REQUEST:
What is wanted is an exact restatement of the lines from the one with "The FreeCAD and" through the one with "on the bracket.", both included, and of no other lines.
# START OF RECORD EXCERPTS
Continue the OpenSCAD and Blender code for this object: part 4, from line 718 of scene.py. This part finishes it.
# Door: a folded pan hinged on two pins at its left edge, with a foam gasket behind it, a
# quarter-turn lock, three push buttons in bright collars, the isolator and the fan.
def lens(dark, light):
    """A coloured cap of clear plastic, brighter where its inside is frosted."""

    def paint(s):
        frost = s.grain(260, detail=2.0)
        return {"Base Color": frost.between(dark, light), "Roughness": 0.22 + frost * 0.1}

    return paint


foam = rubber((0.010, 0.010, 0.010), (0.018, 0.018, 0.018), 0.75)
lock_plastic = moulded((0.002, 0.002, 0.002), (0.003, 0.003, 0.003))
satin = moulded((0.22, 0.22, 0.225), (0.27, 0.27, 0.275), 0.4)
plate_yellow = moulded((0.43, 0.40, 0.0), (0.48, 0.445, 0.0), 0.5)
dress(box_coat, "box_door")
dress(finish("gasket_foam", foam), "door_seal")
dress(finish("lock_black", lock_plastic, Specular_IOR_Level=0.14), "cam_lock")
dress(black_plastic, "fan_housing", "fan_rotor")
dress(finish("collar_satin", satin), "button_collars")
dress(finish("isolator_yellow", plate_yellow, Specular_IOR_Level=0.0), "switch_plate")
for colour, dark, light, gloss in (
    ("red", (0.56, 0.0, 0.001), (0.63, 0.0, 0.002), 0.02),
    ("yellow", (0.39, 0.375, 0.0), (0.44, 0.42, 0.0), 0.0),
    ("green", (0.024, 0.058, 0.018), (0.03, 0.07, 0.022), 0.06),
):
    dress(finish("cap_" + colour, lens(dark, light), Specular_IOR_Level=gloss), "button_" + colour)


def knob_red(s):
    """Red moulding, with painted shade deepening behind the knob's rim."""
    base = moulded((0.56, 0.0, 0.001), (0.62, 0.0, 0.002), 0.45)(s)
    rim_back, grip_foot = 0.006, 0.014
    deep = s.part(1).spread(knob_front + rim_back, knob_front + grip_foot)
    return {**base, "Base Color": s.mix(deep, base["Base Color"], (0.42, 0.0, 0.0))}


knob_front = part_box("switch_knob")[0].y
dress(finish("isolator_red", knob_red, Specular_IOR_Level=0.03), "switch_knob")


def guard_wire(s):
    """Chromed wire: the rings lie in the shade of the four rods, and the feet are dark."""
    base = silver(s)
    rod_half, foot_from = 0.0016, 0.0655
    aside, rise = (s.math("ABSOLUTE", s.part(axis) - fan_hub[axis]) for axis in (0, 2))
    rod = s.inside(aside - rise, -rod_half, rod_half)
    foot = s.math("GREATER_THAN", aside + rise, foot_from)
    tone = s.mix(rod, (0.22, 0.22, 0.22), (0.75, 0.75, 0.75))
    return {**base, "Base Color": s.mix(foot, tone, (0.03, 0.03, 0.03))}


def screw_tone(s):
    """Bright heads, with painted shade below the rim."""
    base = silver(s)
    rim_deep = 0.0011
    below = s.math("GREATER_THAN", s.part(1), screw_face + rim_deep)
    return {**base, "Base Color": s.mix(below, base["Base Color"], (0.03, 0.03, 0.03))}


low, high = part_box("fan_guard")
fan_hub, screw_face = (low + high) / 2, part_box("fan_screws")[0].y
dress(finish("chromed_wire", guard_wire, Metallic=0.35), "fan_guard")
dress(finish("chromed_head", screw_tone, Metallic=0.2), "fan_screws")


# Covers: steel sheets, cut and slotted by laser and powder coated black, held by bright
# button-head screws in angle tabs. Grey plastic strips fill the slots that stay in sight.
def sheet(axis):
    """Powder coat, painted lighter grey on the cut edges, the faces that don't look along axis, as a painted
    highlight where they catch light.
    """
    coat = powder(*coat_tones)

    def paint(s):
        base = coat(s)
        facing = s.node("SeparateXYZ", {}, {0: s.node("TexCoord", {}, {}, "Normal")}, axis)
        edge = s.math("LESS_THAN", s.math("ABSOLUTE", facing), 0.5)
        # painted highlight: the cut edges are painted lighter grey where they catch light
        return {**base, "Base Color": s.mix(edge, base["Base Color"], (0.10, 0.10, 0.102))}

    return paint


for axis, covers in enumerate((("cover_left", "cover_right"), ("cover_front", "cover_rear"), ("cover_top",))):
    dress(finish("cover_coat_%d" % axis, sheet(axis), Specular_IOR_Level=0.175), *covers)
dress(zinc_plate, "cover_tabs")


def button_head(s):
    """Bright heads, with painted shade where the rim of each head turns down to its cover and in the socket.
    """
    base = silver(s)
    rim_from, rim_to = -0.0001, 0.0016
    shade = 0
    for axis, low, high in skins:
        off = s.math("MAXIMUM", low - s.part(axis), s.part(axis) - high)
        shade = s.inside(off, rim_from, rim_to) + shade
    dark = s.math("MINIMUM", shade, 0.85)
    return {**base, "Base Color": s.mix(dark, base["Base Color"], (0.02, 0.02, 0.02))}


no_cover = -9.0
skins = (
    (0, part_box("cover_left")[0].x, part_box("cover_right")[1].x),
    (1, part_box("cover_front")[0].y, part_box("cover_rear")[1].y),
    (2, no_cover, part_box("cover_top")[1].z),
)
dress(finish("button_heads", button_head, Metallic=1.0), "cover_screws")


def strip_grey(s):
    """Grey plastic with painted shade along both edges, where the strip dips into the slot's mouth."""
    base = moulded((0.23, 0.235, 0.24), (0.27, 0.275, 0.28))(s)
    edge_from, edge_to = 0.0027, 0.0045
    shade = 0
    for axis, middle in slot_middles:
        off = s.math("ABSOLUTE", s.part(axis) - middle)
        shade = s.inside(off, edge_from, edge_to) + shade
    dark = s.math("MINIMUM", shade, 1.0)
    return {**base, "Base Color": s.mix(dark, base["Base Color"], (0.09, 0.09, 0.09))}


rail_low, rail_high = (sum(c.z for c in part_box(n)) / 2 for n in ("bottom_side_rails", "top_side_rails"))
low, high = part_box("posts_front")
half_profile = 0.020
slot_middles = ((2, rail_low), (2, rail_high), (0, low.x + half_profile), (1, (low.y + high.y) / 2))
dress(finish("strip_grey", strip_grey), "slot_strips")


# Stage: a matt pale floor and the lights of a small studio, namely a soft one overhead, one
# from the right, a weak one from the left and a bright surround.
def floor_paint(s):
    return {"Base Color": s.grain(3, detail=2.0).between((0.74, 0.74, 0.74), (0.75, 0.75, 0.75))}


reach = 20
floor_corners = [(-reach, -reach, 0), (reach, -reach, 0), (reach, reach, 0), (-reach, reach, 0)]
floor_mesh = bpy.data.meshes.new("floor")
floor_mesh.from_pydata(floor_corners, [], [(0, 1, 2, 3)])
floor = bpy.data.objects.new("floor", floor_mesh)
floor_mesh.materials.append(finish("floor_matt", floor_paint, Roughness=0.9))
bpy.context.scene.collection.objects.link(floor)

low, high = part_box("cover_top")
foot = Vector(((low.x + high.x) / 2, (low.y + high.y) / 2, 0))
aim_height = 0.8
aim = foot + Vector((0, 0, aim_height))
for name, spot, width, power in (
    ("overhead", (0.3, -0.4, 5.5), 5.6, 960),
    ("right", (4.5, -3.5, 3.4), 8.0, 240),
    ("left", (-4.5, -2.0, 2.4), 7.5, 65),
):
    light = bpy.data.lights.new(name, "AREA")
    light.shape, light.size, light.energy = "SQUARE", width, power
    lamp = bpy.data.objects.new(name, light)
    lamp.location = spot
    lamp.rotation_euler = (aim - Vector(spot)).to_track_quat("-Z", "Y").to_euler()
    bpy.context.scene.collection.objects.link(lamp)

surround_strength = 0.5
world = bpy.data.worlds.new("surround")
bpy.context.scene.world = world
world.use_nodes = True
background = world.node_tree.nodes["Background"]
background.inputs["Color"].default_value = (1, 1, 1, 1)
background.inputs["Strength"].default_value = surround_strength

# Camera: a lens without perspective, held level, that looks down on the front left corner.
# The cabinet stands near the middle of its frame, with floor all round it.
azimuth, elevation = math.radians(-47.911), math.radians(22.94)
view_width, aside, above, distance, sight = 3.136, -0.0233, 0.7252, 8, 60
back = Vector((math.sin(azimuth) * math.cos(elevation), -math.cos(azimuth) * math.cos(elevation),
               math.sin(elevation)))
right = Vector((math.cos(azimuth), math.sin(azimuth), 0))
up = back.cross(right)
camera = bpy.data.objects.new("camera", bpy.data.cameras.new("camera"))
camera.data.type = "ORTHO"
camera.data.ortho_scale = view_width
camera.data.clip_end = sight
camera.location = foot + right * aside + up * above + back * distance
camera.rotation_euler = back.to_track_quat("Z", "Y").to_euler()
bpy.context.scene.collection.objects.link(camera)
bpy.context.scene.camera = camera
# END OF RECORD EXCERPTS
# START OF RECORD EXCERPTS
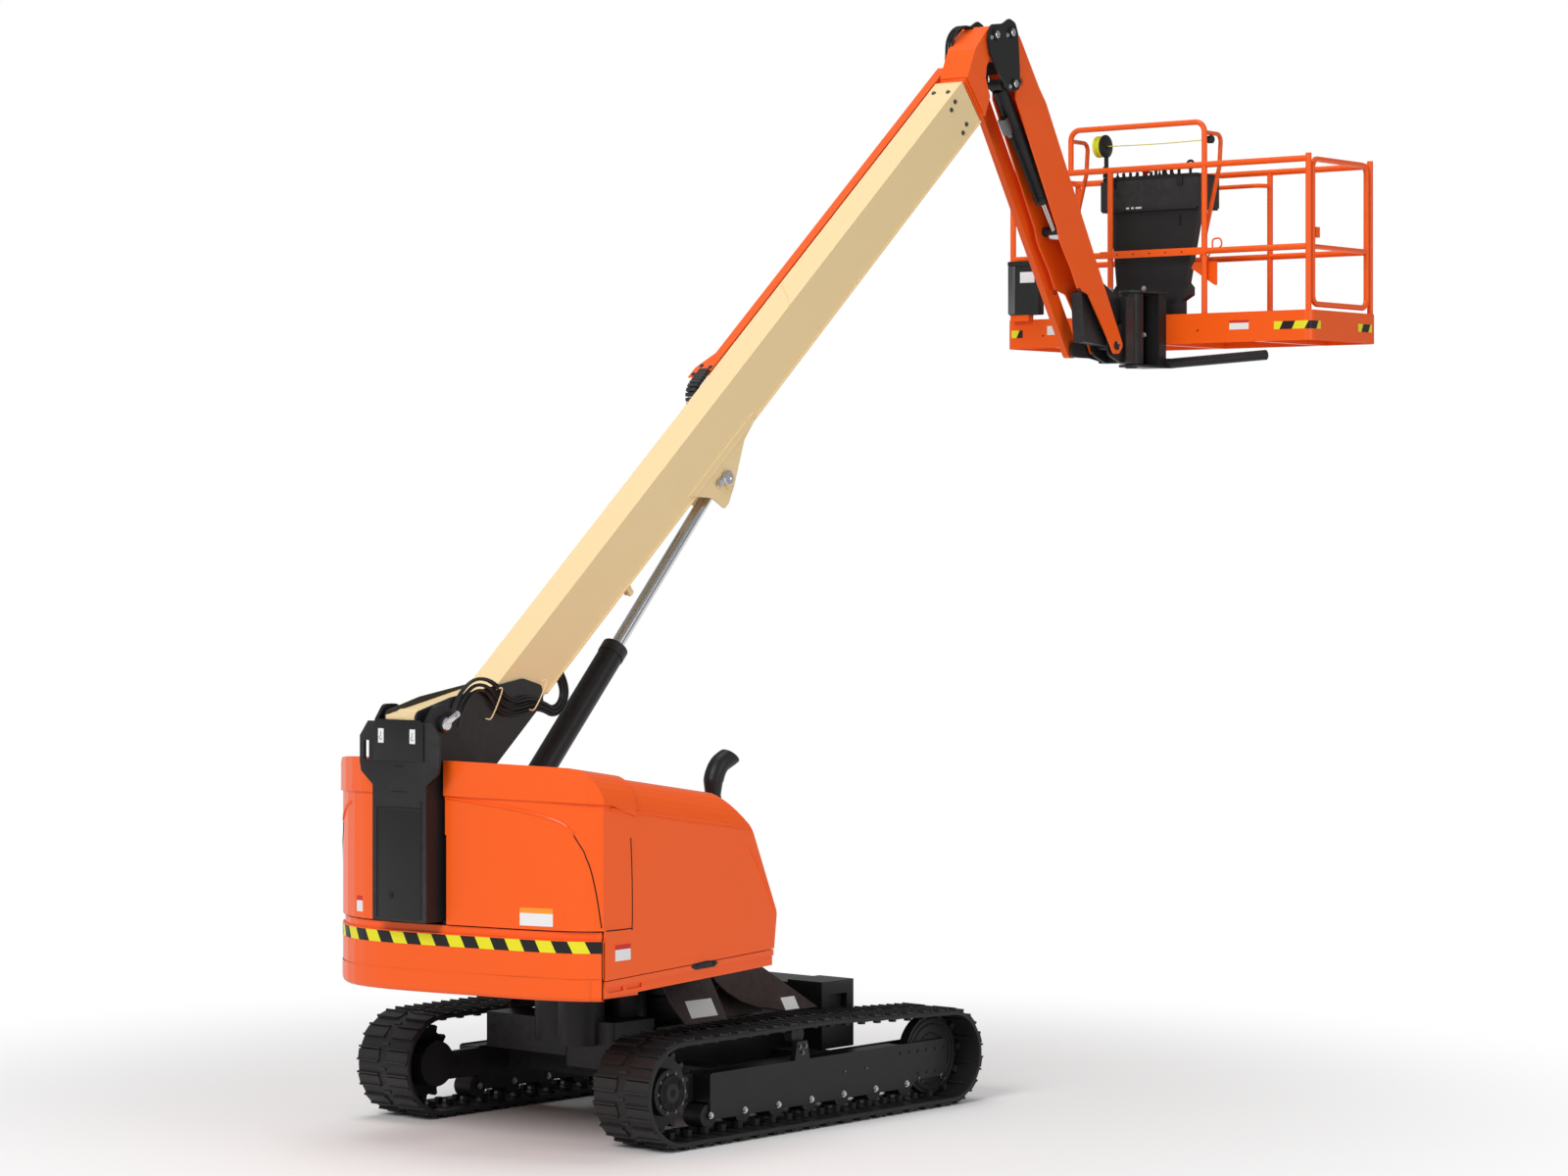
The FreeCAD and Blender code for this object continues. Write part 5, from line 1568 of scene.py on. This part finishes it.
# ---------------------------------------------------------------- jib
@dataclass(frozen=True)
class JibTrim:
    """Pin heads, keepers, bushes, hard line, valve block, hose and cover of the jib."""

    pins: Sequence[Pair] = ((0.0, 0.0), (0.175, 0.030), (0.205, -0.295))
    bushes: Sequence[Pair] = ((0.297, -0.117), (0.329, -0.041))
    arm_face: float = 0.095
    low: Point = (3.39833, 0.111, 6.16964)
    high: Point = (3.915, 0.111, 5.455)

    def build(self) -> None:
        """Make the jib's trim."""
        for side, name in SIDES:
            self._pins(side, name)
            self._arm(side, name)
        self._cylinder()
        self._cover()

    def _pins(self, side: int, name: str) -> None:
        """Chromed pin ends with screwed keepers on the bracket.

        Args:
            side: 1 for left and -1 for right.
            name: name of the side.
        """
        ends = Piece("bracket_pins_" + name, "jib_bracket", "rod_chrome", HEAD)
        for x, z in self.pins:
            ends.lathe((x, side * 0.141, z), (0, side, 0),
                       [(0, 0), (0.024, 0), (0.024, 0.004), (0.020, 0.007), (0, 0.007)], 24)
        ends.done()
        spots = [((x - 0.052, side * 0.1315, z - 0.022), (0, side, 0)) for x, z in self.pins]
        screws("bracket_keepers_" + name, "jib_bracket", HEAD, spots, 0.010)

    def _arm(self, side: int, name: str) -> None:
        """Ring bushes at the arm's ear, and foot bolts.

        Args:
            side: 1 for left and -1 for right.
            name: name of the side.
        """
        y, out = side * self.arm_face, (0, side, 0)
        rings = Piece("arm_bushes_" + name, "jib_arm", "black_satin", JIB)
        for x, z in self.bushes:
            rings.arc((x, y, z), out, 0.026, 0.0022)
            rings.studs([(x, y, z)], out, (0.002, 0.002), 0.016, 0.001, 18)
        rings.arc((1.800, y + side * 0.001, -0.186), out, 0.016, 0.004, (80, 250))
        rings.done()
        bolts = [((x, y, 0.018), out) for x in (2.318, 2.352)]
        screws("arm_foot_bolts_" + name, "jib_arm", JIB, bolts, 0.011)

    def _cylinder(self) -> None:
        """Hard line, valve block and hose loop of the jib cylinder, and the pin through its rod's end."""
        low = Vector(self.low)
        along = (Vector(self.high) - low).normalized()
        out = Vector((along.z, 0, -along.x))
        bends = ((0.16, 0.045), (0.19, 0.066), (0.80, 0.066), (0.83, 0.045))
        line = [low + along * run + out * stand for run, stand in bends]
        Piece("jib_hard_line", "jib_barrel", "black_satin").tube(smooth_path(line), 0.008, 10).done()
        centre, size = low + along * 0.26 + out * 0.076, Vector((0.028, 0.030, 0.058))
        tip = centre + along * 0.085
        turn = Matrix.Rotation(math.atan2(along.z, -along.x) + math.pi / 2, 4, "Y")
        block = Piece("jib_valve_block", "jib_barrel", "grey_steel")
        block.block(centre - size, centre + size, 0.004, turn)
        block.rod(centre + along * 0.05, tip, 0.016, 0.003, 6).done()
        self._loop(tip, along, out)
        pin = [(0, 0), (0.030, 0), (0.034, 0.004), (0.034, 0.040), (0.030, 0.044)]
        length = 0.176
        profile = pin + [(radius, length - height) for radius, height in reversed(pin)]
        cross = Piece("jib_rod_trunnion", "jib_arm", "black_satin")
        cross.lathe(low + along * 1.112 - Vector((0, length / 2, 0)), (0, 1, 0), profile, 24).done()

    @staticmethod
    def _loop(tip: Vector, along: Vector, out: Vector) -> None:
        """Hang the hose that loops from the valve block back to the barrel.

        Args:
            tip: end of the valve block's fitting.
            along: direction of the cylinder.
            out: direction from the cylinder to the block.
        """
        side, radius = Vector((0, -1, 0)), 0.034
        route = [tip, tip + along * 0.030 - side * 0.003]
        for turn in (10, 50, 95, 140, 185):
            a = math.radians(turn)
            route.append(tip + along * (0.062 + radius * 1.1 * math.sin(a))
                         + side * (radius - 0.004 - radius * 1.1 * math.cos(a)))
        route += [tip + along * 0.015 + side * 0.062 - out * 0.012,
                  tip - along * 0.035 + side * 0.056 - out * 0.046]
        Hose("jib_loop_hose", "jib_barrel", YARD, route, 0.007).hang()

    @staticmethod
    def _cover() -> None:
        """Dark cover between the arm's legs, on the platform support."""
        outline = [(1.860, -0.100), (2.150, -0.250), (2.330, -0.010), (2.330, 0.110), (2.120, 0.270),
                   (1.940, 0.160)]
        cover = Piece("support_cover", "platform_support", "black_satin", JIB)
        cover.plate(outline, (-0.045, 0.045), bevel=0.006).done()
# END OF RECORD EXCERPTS
SOLUTION TO THIS TASK:
The FreeCAD and Blender code for this object continues. Write part 5, from line 1568 of scene.py on. This part finishes it.
# ---------------------------------------------------------------- jib
@dataclass(frozen=True)
class JibTrim:
    """Pin heads, keepers, bushes, hard line, valve block, hose and cover of the jib."""

    pins: Sequence[Pair] = ((0.0, 0.0), (0.175, 0.030), (0.205, -0.295))
    bushes: Sequence[Pair] = ((0.297, -0.117), (0.329, -0.041))
    arm_face: float = 0.095
    low: Point = (3.39833, 0.111, 6.16964)
    high: Point = (3.915, 0.111, 5.455)

    def build(self) -> None:
        """Make the jib's trim."""
        for side, name in SIDES:
            self._pins(side, name)
            self._arm(side, name)
        self._cylinder()
        self._cover()

    def _pins(self, side: int, name: str) -> None:
        """Chromed pin ends with screwed keepers on the bracket.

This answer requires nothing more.